An analysis of Mental Health NHS Benchmarking Network data for England and Wales

This report summarises the results of a collaboration between Centre for Mental Health and the NHS Benchmarking Network. The NHS Benchmarking Network (NHSBN) is a member-based organisation of NHS commissioners and providers who collect and analyse data on health care services across the NHS. NHSBN have made their mental health data available to the Centre to provide an independent commentary on what the data suggests about secondary NHS mental health provision in England and Wales.

The data shows a sustained decrease in the number of adult acute inpatient beds for all but the last year that data was collected. This is continuing a trend over a number of decades.

While bed numbers have fallen in recent years, the number of admissions and lengths of stay in hospital have not. And the proportion of people admitted under the Mental Health Act has risen year on year.
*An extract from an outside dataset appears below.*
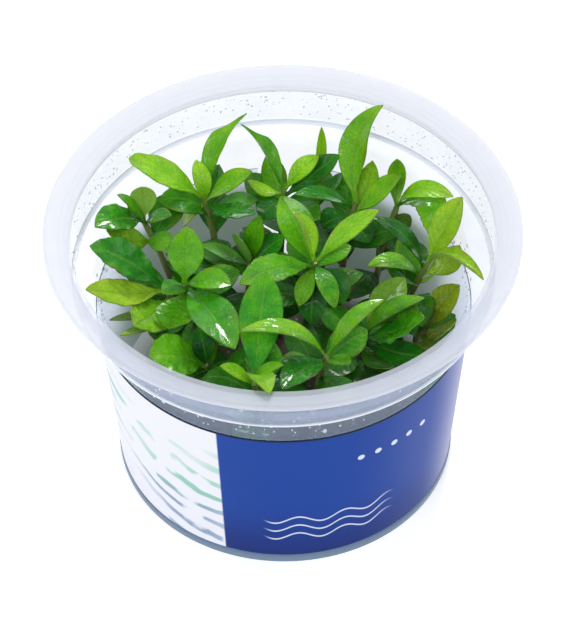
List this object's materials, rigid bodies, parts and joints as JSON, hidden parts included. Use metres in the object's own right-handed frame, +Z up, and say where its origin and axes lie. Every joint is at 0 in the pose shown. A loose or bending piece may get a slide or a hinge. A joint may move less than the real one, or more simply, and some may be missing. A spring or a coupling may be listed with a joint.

This has put greater pressure on inpatient units, resulting in higher bed occupancy rates, consistently above the levels recommended by the Royal College of Psychiatrists.

Overall community mental health team provision in secondary care reduced slightly between 2012/13 and 2015/16. However towards the end of the period, early intervention and crisis services grew again in response to national policy developments.

The last five years have witnessed a shift in care provision for people with common mental health problems with over 900,000 people in England now supported through new primary care services such as the Improving Access to Psychological Therapies initiative.

The data we analysed covers the five years prior to the introduction of the Five Year Forward View for Mental Health in England and offers a snapshot of the development of community and inpatient services up to that point.